Дышалось ему тяжело, особенно из-за жары, а вентилятор заклинило. Лёгкий ветер сдавал его попытки скрыть проплешины на лобной части, зато густо росли брови. Одна деталь: росли они вперёд.

– Что ты несёшь, твою мать?

Ани-Мари сгорала от ненависти. Жабье лицо нотариуса скуксилось, щёки затряслись, а руки нервно подправляли тугой галстук. Я нежно коснулся костяшек сестры.

– Просто повторите, что вы сказали, – чуть более обходительнее я говорил с нотариусом, – но менее юридическим языком.

– Рената Велки, – пробежал взглядом нотариус по листу, – завещает квартиру по адресу…

– Проще, – подталкивал я его.

– Квартиры усопшей переходит Томашу Плетихе. А тело оставить на улице Вечнозелена, тринадцать.

– Когда вы подписывали с ней документы? – кричала Ани-Мари.

– Какого чёрта вы вообще имели дело с ней? – усмехался я, скрещивая руки на груди.

Пот со лба нотариуса сносился обдувом вентилятора куда-то вбок.

– Я просто выполнял работу, – оправдывался он.

– Отдать квартиру «Целом», – не могла поверить Ани-Мари.

– Оставить тело в центре «Порога»? – спросил уже я.

– Если мы, в наших обстоятельствах, не будет подписывать подобные изъявления, то мы останемся без работы, – снимал с себя обвинения нотариус.

– Ваша задача соблюдать законодательство Злитчедом.

– Мне казалось, ваша профессия подразумевает держать пульс на теле общественности, Макс Велки, – подкалывал меня нотариус.

– Что вы имеете ввиду?

– Поправки в конституции подразумевают, что теперь мы имеем право под наблюдением лечащего врача подписывать любые документы. Но даже этот пункт не подходит под данную ситуацию.

Я облокотился на спинку кресла, поглядывая, как у Ани-Мари подрагивает глаз. Мне показалось всё это настолько сумбурным, идиотическим, что невольно вырвался смешок, возмутивший всех сидящих в кабинете.

– Я же вашу контору прикрою, – издевательски я обращался к нотариусу.

– Только не нужно пустых угроз, Макс Велки, – взъярился нотариус.

– Вы подписали документы с сумасшедшей.

– Макс, – шикнула в мою сторону Ани-Мари. – Побойся Бога.

– Она недееспособна. Была. Клинически. Помимо помешательства – развивающая деменция.

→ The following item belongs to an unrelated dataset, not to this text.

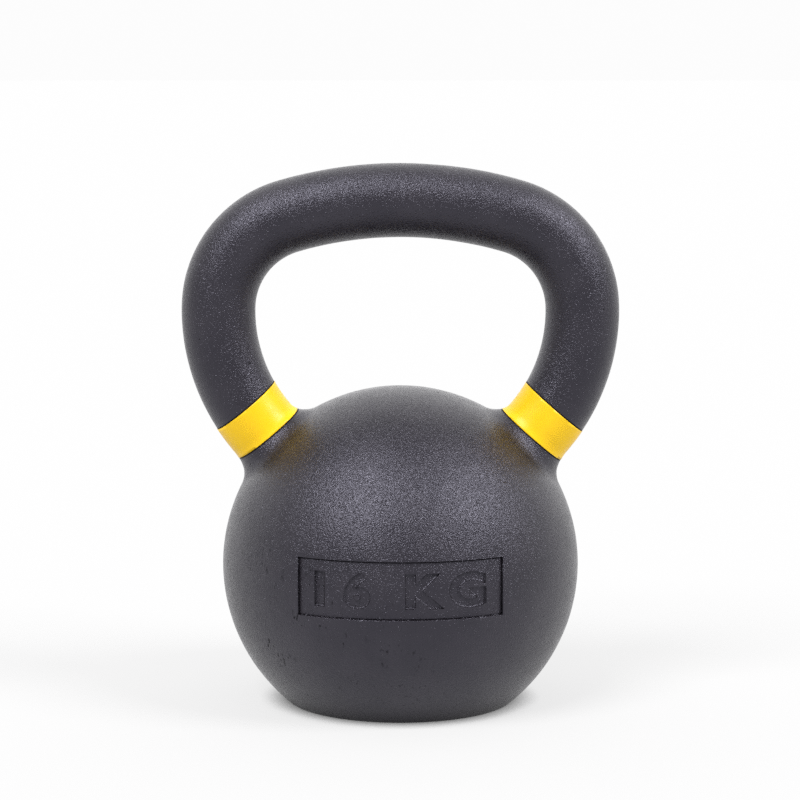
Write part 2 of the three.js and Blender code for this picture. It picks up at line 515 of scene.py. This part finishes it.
def raise_skin(tree, height, shader):
    """Lets a height, in metres, tilt the light on a shader's surface."""
    bump = tree.nodes.new("ShaderNodeBump")
    bump.inputs["Strength"].default_value = 1.0
    bump.inputs["Distance"].default_value = 1.0
    tree.links.new(height, bump.inputs["Height"])
    tree.links.new(bump.outputs["Normal"], shader.inputs["Normal"])


# sandy grain, which the powder bakes to and the bands show faintly
grain = bpy.data.node_groups.new("powder_grain", "ShaderNodeTree")
for label, kind in (
    ("Place", "NodeSocketVector"),
    ("Coarse Height", "NodeSocketFloat"),
    ("Fine Height", "NodeSocketFloat"),
):
    grain.interface.new_socket(name=label, in_out="INPUT", socket_type=kind)
grain.interface.new_socket(name="Height", in_out="OUTPUT", socket_type="NodeSocketFloat")
grain_in = grain.nodes.new("NodeGroupInput")
grain_out = grain.nodes.new("NodeGroupOutput")
spot = grain_in.outputs["Place"]
coarse = noise_node(grain, spot, 900.0, 2.0, 0.55)
fine = noise_node(grain, spot, 2300.0, 1.0, 0.5)
# a few grains stand up out of the rest
proud = ramp_node(grain, noise_node(grain, spot, 1500.0, 0.0, 0.5), 0.56, 0.74, 0.0, 1.0)
coarse = math_node(grain, "ADD", coarse, proud)
coarse = math_node(grain, "MULTIPLY", coarse, grain_in.outputs["Coarse Height"])
fine = math_node(grain, "MULTIPLY", fine, grain_in.outputs["Fine Height"])
grain.links.new(math_node(grain, "ADD", coarse, fine), grain_out.inputs["Height"])

coat, tree, shader = new_finish("black_powder_coat")
place = tree.nodes.new("ShaderNodeTexCoord").outputs["Object"]
axes = tree.nodes.new("ShaderNodeSeparateXYZ")
tree.links.new(place, axes.inputs["Vector"])

# pits: small round hollows, one in a few of the cells of a coarse lattice
cells = tree.nodes.new("ShaderNodeTexVoronoi")
cells.feature = "F1"
cells.inputs["Scale"].default_value = 1.0 / pit_spacing
tree.links.new(place, cells.inputs["Vector"])
lot = tree.nodes.new("ShaderNodeSeparateColor")
tree.links.new(cells.outputs["Color"], lot.inputs["Color"])
chosen = math_node(tree, "LESS_THAN", lot.outputs["Red"], pit_share)
radius = math_node(tree, "MULTIPLY", pit_radius, math_node(tree, "ADD", 0.4, lot.outputs["Green"]))
near = math_node(tree, "DIVIDE", cells.outputs["Distance"], radius)
pit = math_node(tree, "MULTIPLY", ramp_node(tree, near, 0.3, 1.0, 1.0, 0.0), chosen)

# nicks: short slanting strokes in patches; the wheel was used most low down and on the left
stretch = tree.nodes.new("ShaderNodeMapping")
stretch.vector_type = "POINT"
stretch.inputs["Rotation"].default_value = (0.0, math.radians(24.0), 0.0)
stretch.inputs["Scale"].default_value = (1.0, 1.0, 0.38)
tree.links.new(place, stretch.inputs["Vector"])
stroke = noise_node(tree, stretch.outputs["Vector"], 620.0, 2.0, 0.55)
stroke = ramp_node(tree, stroke, 0.61, 0.70, 0.0, 1.0)
patch = ramp_node(tree, noise_node(tree, place, 46.0, 2.0, 0.5), 0.40, 0.58, 0.0, 1.0)
low_left = math_node(
    tree,
    "MULTIPLY",
    ramp_node(tree, axes.outputs["X"], -0.045, 0.03, 1.0, 0.25),
    ramp_node(tree, axes.outputs["Z"], 0.03, 0.11, 1.0, 0.2),
)
nick = math_node(tree, "MULTIPLY", stroke, math_node(tree, "MULTIPLY", patch, low_left))

# the painted shade line along both cut edges of each band: a point's reach is its distance from
# the plane through the ball's centre that the band's edges are parallel to
painted_shade_lines = []
for side, tilt, lean, rise in strips.values():
    outward = tree.nodes.new("ShaderNodeVectorMath")
    outward.operation = "SUBTRACT"
    outward.inputs[1].default_value = ball_centre
    tree.links.new(place, outward.inputs[0])
    reach = tree.nodes.new("ShaderNodeVectorMath")
    reach.operation = "DOT_PRODUCT"
    across = across_strip(tilt, lean)
    reach.inputs[1].default_value = (side * across.x, across.y, across.z)
    tree.links.new(outward.outputs["Vector"], reach.inputs[0])
    gaps = []
    for edge_reach in (ball_r + rise, ball_r + rise + band_w):
        away = math_node(tree, "SUBTRACT", reach.outputs["Value"], edge_reach)
        away = math_node(tree, "ABSOLUTE", away, 0.0)
        gaps.append(math_node(tree, "DIVIDE", away, shade_line_w))
    painted_shade_line = ramp_node(tree, math_node(tree, "MINIMUM", *gaps), 0.6, 1.2, 1.0, 0.0)
    sideways = math_node(tree, "MULTIPLY", axes.outputs["X"], side)
    on_leg = math_node(tree, "GREATER_THAN", sideways, leg_inside)
    painted_shade_lines.append(math_node(tree, "MULTIPLY", painted_shade_line, on_leg))
painted_shade_line = math_node(tree, "MAXIMUM", *painted_shade_lines)
# pits and nicks are marks in the film; the lines along the bands are painted shade
marks_and_painted_shade = math_node(tree, "MAXIMUM", math_node(tree, "MAXIMUM", pit, nick), painted_shade_line)

cloud = ramp_node(tree, noise_node(tree, place, 55.0, 3.0, 0.55), 0.3, 0.7, 0.0, 1.0)
film = blend_node(tree, cloud, deep_film, thin_film)
# the dark colour darkens the pits and nicks and paints shade along the bands
tree.links.new(blend_node(tree, marks_and_painted_shade, film, marks_and_painted_shade_film), shader.inputs["Base Color"])

# the film mirrors little at its pits and nicks and on the painted shade lines, and less where it
# is seen edge on, because its grains shade one another; its shine is a little violet
slant = tree.nodes.new("ShaderNodeLayerWeight")
slant.inputs["Blend"].default_value = 0.5
shine = math_node(
    tree,
    "MULTIPLY",
    ramp_node(tree, marks_and_painted_shade, 0.0, 1.0, 0.57, 0.12),
    ramp_node(tree, slant.outputs["Facing"], 0.35, 0.85, 1.0, 0.76),
)
tree.links.new(shine, shader.inputs["Specular IOR Level"])
shader.inputs["Specular Tint"].default_value = (0.84, 0.82, 1.0, 1.0)
satin = ramp_node(tree, noise_node(tree, place, 120.0, 4.0, 0.6), 0.3, 0.7, 0.21, 0.28)
dull = math_node(tree, "MULTIPLY", marks_and_painted_shade, 0.3)
tree.links.new(math_node(tree, "ADD", satin, dull), shader.inputs["Roughness"])
hollow = math_node(tree, "MULTIPLY", pit, pit_depth)
sandy = grain_node(tree, place, 0.00008, 0.00023)
raise_skin(tree, math_node(tree, "SUBTRACT", sandy, hollow), shader)

casting.data.materials.clear()
casting.data.materials.append(coat)
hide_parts("iron_casting")
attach(casting, "root")


# ---------------------------------------------------------------- colour bands
# A strip of yellow vinyl round the foot of each leg gives the weight in the makers' colour code.
# It is cut straight along both edges, so they lie in parallel planes, wrapped on by hand over
# the coat and lapped at the back.
tape_t = 0.00014
tape_gap = 0.00003
lap_turn = math.radians(24.0)
lap_start = math.radians(80.0)
lap_climb = 1.25 * tape_t
climb_turn = math.radians(5.0)
tape_step = 0.0012
tape_top = 0.0235

vinyl, tree, shader = new_finish("yellow_vinyl")
place = tree.nodes.new("ShaderNodeTexCoord").outputs["Object"]
tone = ramp_node(tree, noise_node(tree, place, 160.0, 3.0, 0.5), 0.3, 0.7, 0.0, 1.0)
yellow = blend_node(tree, tone, (0.75, 0.462, 0.003), (0.78, 0.490, 0.004))
tree.links.new(yellow, shader.inputs["Base Color"])
shader.inputs["Specular IOR Level"].default_value = 0.28
smooth = ramp_node(tree, noise_node(tree, place, 420.0, 3.0, 0.6), 0.3, 0.7, 0.30, 0.42)
tree.links.new(smooth, shader.inputs["Roughness"])
raise_skin(tree, grain_node(tree, place, 0.00001, 0.000003), shader)

for node, (side, tilt, lean, rise) in strips.items():
    # a circle of unit radius, and the lap past its full turn
    tape = bmesh.new()
    turn = 2.0 * math.pi + lap_turn
    steps = round(turn / (2.0 * math.pi) * bar_sides)
    bmesh.ops.spin(
        tape,
        geom=[tape.verts.new((1.0, 0.0, 0.0))],
        cent=(0.0, 0.0, 0.0),
        axis=(0.0, 0.0, 1.0),
        angle=turn,
        steps=steps,
    )
    # the lapped end climbs on to the tape under it
    for index, vert in enumerate(tape.verts):
        past = turn * index / steps - 2.0 * math.pi
        climb = min(max(past / climb_turn + 1.0, 0.0), 1.0)
        vert.co *= 1.0 + climb * lap_climb / bar_r
    bmesh.ops.rotate(tape, matrix=Matrix.Rotation(lap_start, 3, "Z"), verts=tape.verts[:])

    # it is drawn up the +X leg, from the ball to past the upper edge
    rows = math.ceil(tape_top / tape_step)
    places = []
    for row in range(rows + 1):
        up = tape_top * row / rows
        places.append(leg_place(up, leg_girth(up) + tape_gap + tape_t))
    bmesh.ops.transform(tape, matrix=places[0], verts=tape.verts[:])
    loop = tape.edges[:]
    for before, after in zip(places, places[1:]):
        loop = pull_on(tape, loop, after @ before.inverted())

    # both edges are cut straight, and the left strip went on with its front a little low
    across = across_strip(tilt, lean)
    for reach, way in ((ball_r + rise, -1.0), (ball_r + rise + band_w, 1.0)):
        bmesh.ops.bisect_plane(
            tape,
            geom=tape.verts[:] + tape.edges[:] + tape.faces[:],
            plane_co=ball_centre + reach * across,
            plane_no=way * across,
            clear_outer=True,
        )
    if side < 0.0:
        bmesh.ops.scale(tape, vec=(-1.0, 1.0, 1.0), verts=tape.verts[:])
    # the tape is an open sheet, so its rearmost face tells whether its faces point outwards
    bmesh.ops.recalc_face_normals(tape, faces=tape.faces[:])
    tape.normal_update()
    rearmost = max(tape.faces, key=lambda face: face.calc_center_median().y)
    if rearmost.normal.y < 0.0:
        bmesh.ops.reverse_faces(tape, faces=tape.faces[:])
        tape.normal_update()
    for vert in tape.verts:
        vert.co += hand_dressed(vert.co) * vert.normal
    for face in tape.faces:
        face.smooth = True

    tape_mesh = bpy.data.meshes.new(node + "_tape")
    tape.to_mesh(tape_mesh)
    tape.free()
    tape_mesh.materials.append(vinyl)
    band = bpy.data.objects.new(node + "_tape", tape_mesh)
    bpy.context.scene.collection.objects.link(band)
    thickness = band.modifiers.new("tape_thickness", "SOLIDIFY")
    thickness.thickness = tape_t
    thickness.offset = -1.0
    thickness.use_even_offset = True
    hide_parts(node)
    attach(band, "root")


# ---------------------------------------------------------------- floor and light
# A plain white paper sweep in a white room. The room lights it from all round, and a large soft
# lamp stands on each side of the camera.
floor_mesh = bpy.data.meshes.new("floor")
floor_shape = bmesh.new()
bmesh.ops.create_circle(floor_shape, cap_ends=True, segments=96, radius=60.0)
floor_shape.to_mesh(floor_mesh)
floor_shape.free()
floor = bpy.data.objects.new("floor", floor_mesh)
bpy.context.scene.collection.objects.link(floor)
paper, tree, shader = new_finish("white_paper")
shader.inputs["Base Color"].default_value = (0.15, 0.15, 0.15, 1.0)
shader.inputs["Roughness"].default_value = 0.9
shader.inputs["Specular IOR Level"].default_value = 0.0
shader.inputs["Emission Color"].default_value = (1.0, 1.0, 1.0, 1.0)
# the paper glows one even white, and an ambient occlusion lookup paints shade into the glow
# only in the narrow gap under the ball's edge
open_sky = tree.nodes.new("ShaderNodeAmbientOcclusion")
open_sky.samples = 4
open_sky.inputs["Distance"].default_value = 0.011
glow_with_painted_shade = ramp_node(tree, open_sky.outputs["AO"], 0.0, 0.6, 0.05, 0.675)
tree.links.new(glow_with_painted_shade, shader.inputs["Emission Strength"])
floor_mesh.materials.append(paper)

# each lamp: how far round from the camera it stands, how high, how wide it looks and its power
for name, azimuth, elevation, spread, power in (
    ("left_softbox", math.radians(-38.0), math.radians(50.0), math.radians(28.0), 2.95),
    ("right_softbox", math.radians(65.0), math.radians(41.0), math.radians(26.0), 2.55),
):
    lamp_data = bpy.data.lights.new(name, "SUN")
    lamp_data.angle = spread
    lamp_data.energy = power
    lamp = bpy.data.objects.new(name, lamp_data)
    way = Vector((
        math.sin(azimuth) * math.cos(elevation),
        -math.cos(azimuth) * math.cos(elevation),
        math.sin(elevation),
    ))
    lamp.rotation_euler = way.to_track_quat("Z", "Y").to_euler()
    lamp.location = way
    bpy.context.scene.collection.objects.link(lamp)

world = bpy.data.worlds.new("white_room")
world.use_nodes = True
tree = world.node_tree
room = tree.nodes["Background"]
room.inputs["Color"].default_value = (1.0, 1.0, 1.0, 1.0)
# the room is brightest behind the kettlebell and overhead
way = tree.nodes.new("ShaderNodeSeparateXYZ")
tree.links.new(tree.nodes.new("ShaderNodeTexCoord").outputs["Generated"], way.inputs["Vector"])
overhead = math_node(tree, "MULTIPLY", way.outputs["Z"], 0.3)
towards = math_node(tree, "ADD", way.outputs["Y"], overhead)
behind = ramp_node(tree, towards, 0.0, 1.0, 0.62, 1.4)
# the camera sees its far end as the same white as the paper
seen = tree.nodes.new("ShaderNodeMix")
tree.links.new(tree.nodes.new("ShaderNodeLightPath").outputs["Is Camera Ray"], seen.inputs["Factor"])
tree.links.new(behind, seen.inputs["A"])
seen.inputs["B"].default_value = 0.977
tree.links.new(seen.outputs["Result"], room.inputs["Strength"])
bpy.context.scene.world = world
bpy.context.scene.view_settings.view_transform = "Standard"
bpy.context.scene.cycles.use_denoising = False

– Мы подписывали документы с человеком, который осознаёт свои действия.

– Она вряд ли когда-либо осознавала свои действия, – слова нотариуса вызывали у меня приступ смеха.

– Но это не было подтверждено врачом.

Нотариус тыкал в документ, лежавший в его руках.

– Её подпись.

Он перевернул лист.

– Её подпись. Моя заверенность. Даже если вы захотите что-либо написать про меня, Макс Велки, то вряд ли у вас выйдет что-либо стоящее.

– Кто говорил, что я буду писать про вас.

– Ах, да, – иронизировал надо мной нотариус, – вы ведь теперь на пыльной полке, верно?

Улыбка сошла с моего лица.

– Не переходите на личности, – я заикнулся. – Как вас, кстати?

– Это её решение.

Это сказала Ани-Мари. Я обернулся в непонимании. Даже отчаянии. Отпустив голову на урну, которую она слабо покачивала из стороны в сторону, Ани-Мари сжимала скулы, а глаза были на мокром месте.

– Сколько у нас есть времени забрать вещи? – будто в пустоту обращалась Ани-Мари.

– Две недели.

– Спасибо.

Чуть не перевернув стул, Ани-Мари рванула к выходу, гулко хлопнув дверью. Мы переглянулись с нотариусом.

– Что ж, – растеряно бубнил нотариус. – Мне лишь нужна ваша подпись.

Я схватился за ручку, чтобы быстрее закончить этот нудный день и оставил кляксу вместо подписи.

***

На улице картина совсем помрачнела: по безлюдным тротуарам ветер гонял пакеты, а сектанты спрятались в стенах церкви. Лишь Ани-Мари ждала, когда я закончу.

Увидев, как я открываю пластиковую дверь, она приподнялась с капота и обогнула машину. Теребя дверь, она безучастно смотрела на меня в ожидании, пока я не подошёл вплотную к машине, ложась на крышу.